On its face, that sounds like a good idea as a way to prevent drunk driving. Unfortunately, we were discouraged from keeping watch at taverns frequented mostly by white customers. As a result, Latinos were cited for driving under the influence in much higher numbers than their white counterparts. I observed as fellow officers responding to an altercation were quick to book Latino offenders, while citing and releasing white offenders — or even allowing them to “walk it off” after confessing to assault.
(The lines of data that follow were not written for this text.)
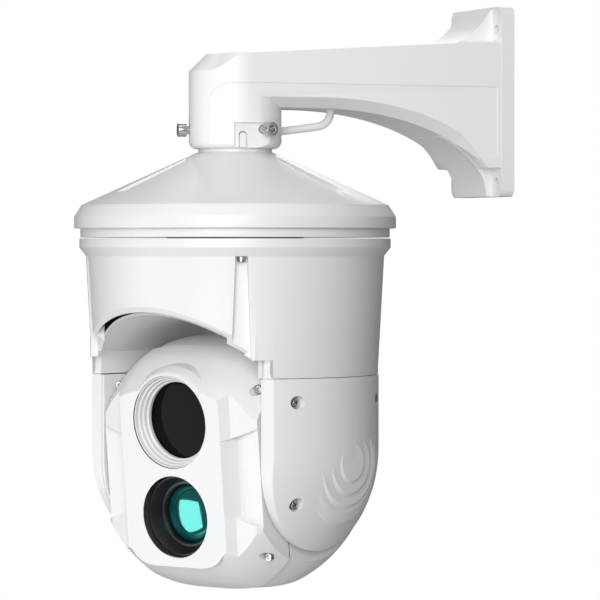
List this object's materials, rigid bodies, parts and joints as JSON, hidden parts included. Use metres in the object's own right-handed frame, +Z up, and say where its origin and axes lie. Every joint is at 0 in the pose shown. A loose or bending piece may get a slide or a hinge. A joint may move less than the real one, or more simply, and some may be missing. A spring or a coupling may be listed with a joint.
{
  "type": "ptz camera",
  "caption": "Wall-hung outdoor pan-tilt camera: cast bracket, conical sunshield, turning dome housing and a tilting head with a visible and a thermal lens.",
  "frame": {"origin": "centre line of the wall flange on its back face, on the mount wall_face", "axes": "+Y into the wall, the arm and the camera hang out along -Y, +Z up"},
  "size_m": [0.3054, 0.4242, 0.5546],
  "materials": {
    "white_paint": "gloss white powder coat",
    "bracket_paint": "satin white powder coat on a casting",
    "stainless": "turned stainless steel",
    "bearing_steel": "ground steel",
    "machined_alloy": "machined",
    "dark_plastic": "fine moulded grain",
    "black_anodised": "matt black anodised",
    "window_glass": "polished dark window",
    "coated_germanium": "polished, blue-green anti-reflection coating",
    "circuit_board": "solder resist",
    "gear_plastic": "moulded acetal",
    "seal_rubber": "matt"
  },
  "bodies": {
    "bracket": {"wall_bracket": "bracket_paint", "bracket_screw_1": "stainless", "bracket_screw_2": "stainless", "bracket_screw_3": "stainless", "neck_adapter": "white_paint", "sunshield_cap": "white_paint", "base_ring": "white_paint", "pan_bearing_inner": "bearing_steel", "pan_ring_gear": "bearing_steel", "slip_ring_stator": "dark_plastic"},
    "pan_body": {"arm_shell_left": "white_paint", "arm_shell_right": "white_paint", "cavity_liner": "white_paint", "housing_screw_1": "stainless", "housing_screw_2": "stainless", "housing_screw_3": "stainless", "housing_screw_4": "stainless", "main_board": "circuit_board", "pan_bearing_outer": "bearing_steel", "pan_motor": "dark_plastic", "side_cover_left": "white_paint", "side_cover_right": "white_paint", "side_screw_1": "stainless", "side_screw_2": "stainless", "side_screw_3": "stainless", "side_screw_4": "stainless", "side_screw_5": "stainless", "side_screw_6": "stainless", "side_screw_7": "stainless", "side_screw_8": "stainless", "slip_ring_rotor": "dark_plastic", "tilt_bearing_left": "bearing_steel", "tilt_bearing_right": "bearing_steel", "tilt_motor": "dark_plastic", "upper_housing": "white_paint", "yoke_frame": "machined_alloy"},
    "tilt_head": {"front_cover": "white_paint", "rear_shell": "white_paint", "head_gasket": "seal_rubber", "cover_screw_1": "stainless", "cover_screw_2": "stainless", "cover_screw_3": "stainless", "cover_screw_4": "stainless", "window_trim": "white_paint", "visible_window": "window_glass", "zoom_camera": "black_anodised", "thermal_barrel": "black_anodised", "thermal_lens": "coated_germanium", "thermal_core": "black_anodised", "head_frame": "machined_alloy", "tilt_shaft_left": "bearing_steel", "tilt_shaft_right": "bearing_steel", "tilt_gear": "bearing_steel"},
    "pan_pinion": {"pan_pinion": "gear_plastic"},
    "tilt_pinion": {"tilt_pinion": "gear_plastic"}
  },
  "joints": [
    {"name": "pan", "type": "hinge", "parent": "bracket", "child": "pan_body", "pos_m": [0, -0.2715, -0.343], "axis": [0, 0, 1], "continuous": true},
    {"name": "tilt", "type": "hinge", "parent": "pan_body", "child": "tilt_head", "pos_m": [0, -0.2715, -0.343], "axis": [0.8829, 0.4695, 0], "range_deg": [-20.5, 84.5]},
    {"name": "pan_pinion_spin", "type": "hinge", "parent": "pan_body", "child": "pan_pinion", "pos_m": [-0.02535, -0.22382, -0.1513], "axis": [0, 0, 1], "continuous": true},
    {"name": "tilt_pinion_spin", "type": "hinge", "parent": "pan_body", "child": "tilt_pinion", "pos_m": [-0.09668, -0.32291, -0.3025], "axis": [0.8829, 0.4695, 0], "range_deg": [-250, 70]}
  ],
  "couplings": [
    {"joint": "pan_pinion_spin", "follows": "pan", "ratio": 4.1429},
    {"joint": "tilt_pinion_spin", "follows": "tilt", "ratio": -2.8571}
  ]
}
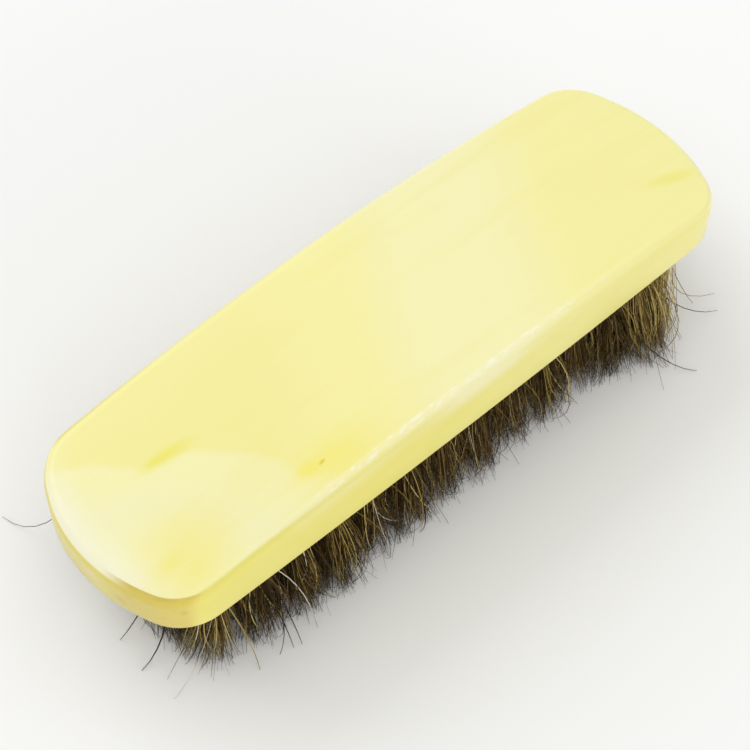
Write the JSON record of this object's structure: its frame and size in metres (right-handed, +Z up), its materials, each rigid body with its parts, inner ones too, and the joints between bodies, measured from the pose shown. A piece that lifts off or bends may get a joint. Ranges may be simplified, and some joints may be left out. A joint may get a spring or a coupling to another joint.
{
  "type": "horsehair bristle brush",
  "caption": "Handle-free hand brush: an arched, round-cornered lacquered wooden block with rows of splayed brown horsehair tufts set in its flat underside.",
  "frame": {"origin": "on the surface that the trimmed bristles stand on, below the middle of the block", "axes": "+X along the block, +Y across it, +Z up from the bristle ends to the arched top"},
  "size_m": [0.16, 0.0534, 0.037],
  "materials": {
    "lacquered_wood": "clear satin-gloss lacquer over pale, close-grained wood",
    "horsehair": "natural mixed brown horsehair, dry and slightly shiny, with single lighter hairs"
  },
  "bodies": {
    "root": {"wood_block": "lacquered_wood", "tuft_row1_01": "horsehair", "tuft_row1_02": "horsehair", "tuft_row1_03": "horsehair", "tuft_row1_04": "horsehair", "tuft_row1_05": "horsehair", "tuft_row1_06": "horsehair", "tuft_row1_07": "horsehair", "tuft_row1_08": "horsehair", "tuft_row1_09": "horsehair", "tuft_row1_10": "horsehair", "tuft_row1_11": "horsehair", "tuft_row1_12": "horsehair", "tuft_row1_13": "horsehair", "tuft_row1_14": "horsehair", "tuft_row2_01": "horsehair", "tuft_row2_02": "horsehair", "tuft_row2_03": "horsehair", "tuft_row2_04": "horsehair", "tuft_row2_05": "horsehair", "tuft_row2_06": "horsehair", "tuft_row2_07": "horsehair", "tuft_row2_08": "horsehair", "tuft_row2_09": "horsehair", "tuft_row2_10": "horsehair", "tuft_row2_11": "horsehair", "tuft_row2_12": "horsehair", "tuft_row2_13": "horsehair", "tuft_row2_14": "horsehair", "tuft_row2_15": "horsehair", "tuft_row3_01": "horsehair", "tuft_row3_02": "horsehair", "tuft_row3_03": "horsehair", "tuft_row3_04": "horsehair", "tuft_row3_05": "horsehair", "tuft_row3_06": "horsehair", "tuft_row3_07": "horsehair", "tuft_row3_08": "horsehair", "tuft_row3_09": "horsehair", "tuft_row3_10": "horsehair", "tuft_row3_11": "horsehair", "tuft_row3_12": "horsehair", "tuft_row3_13": "horsehair", "tuft_row3_14": "horsehair", "tuft_row3_15": "horsehair", "tuft_row4_01": "horsehair", "tuft_row4_02": "horsehair", "tuft_row4_03": "horsehair", "tuft_row4_04": "horsehair", "tuft_row4_05": "horsehair", "tuft_row4_06": "horsehair", "tuft_row4_07": "horsehair", "tuft_row4_08": "horsehair", "tuft_row4_09": "horsehair", "tuft_row4_10": "horsehair", "tuft_row4_11": "horsehair", "tuft_row4_12": "horsehair", "tuft_row4_13": "horsehair", "tuft_row4_14": "horsehair"}
  },
  "joints": []
}
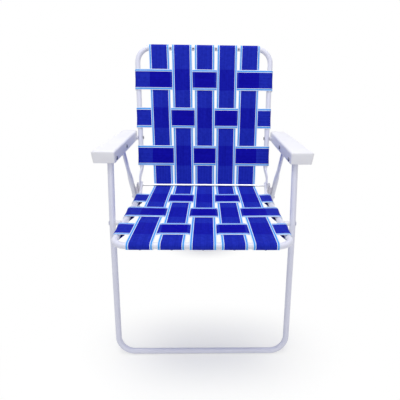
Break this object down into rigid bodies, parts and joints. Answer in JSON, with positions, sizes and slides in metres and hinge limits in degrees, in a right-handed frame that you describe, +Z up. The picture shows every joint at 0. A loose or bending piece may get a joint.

I genuinely admired and respected the police chief, my boss and a good man who recognized the value of adding an officer who could improve outreach to the city’s growing Hispanic community. I told him it was in his power to change these inequities. I didn’t ask for tougher treatment of the public based on their skin color, nor did I ask for more lenient treatment. I requested that it be equitable.

He responded positively and made changes to the department policy manual regarding equal treatment under the law, changes that were well received by my colleagues. The situation improved when officers made a more determined effort to treat everyone impartially.

A two-tiered system of enforcement — wherein punishments disproportionately affect the less affluent — hurts communities, building resentment among the people the police are charged with protecting. The answer isn’t to eliminate law enforcement. That would guarantee lawlessness and predation of innocents. We need proper leadership to make effective change.

What does that change look like? Many ideas are being put forward, and we need policymakers to engage in an open debate that leads us to the best ones. But these three will move us in the right direction.

1. Transform police culture. Most police officers and law enforcement leaders across the country — people who risk their lives to serve and protect their communities — know that use-of-force policies must change. They are also rightly frustrated that many police union agreements protect bad actors from facing the consequences of their decisions.

2. Remove bad incentives such as civil asset forfeiture and qualified immunity, a judge-made law that prevents law enforcement officials who violate people’s constitutional rights from being held accountable for their actions. We must also reform the federal 1033 program that encourages police to treat communities like militarized combat zones rather than shared neighborhoods.

3. Eliminate unnecessary criminalization. As a society, we’ve aggressively criminalized behaviors we’d like to see less of, without considering the ramifications. We don’t even require adequate intent standards when charging and convicting people. Over the past 40 years, we’ve added 300,000 federal crimes to the enforcement burden that police officers carry, making the job far more difficult. We must enact robust federal and state overcriminalization reform.

The vast majority of the nation’s police take on this risky assignment because they are committed to keeping Americans safe, regardless of their skin color or other characteristics. They deserve laws that make sense, processes that help them succeed, and a system that allows them to focus on real threats to public safety.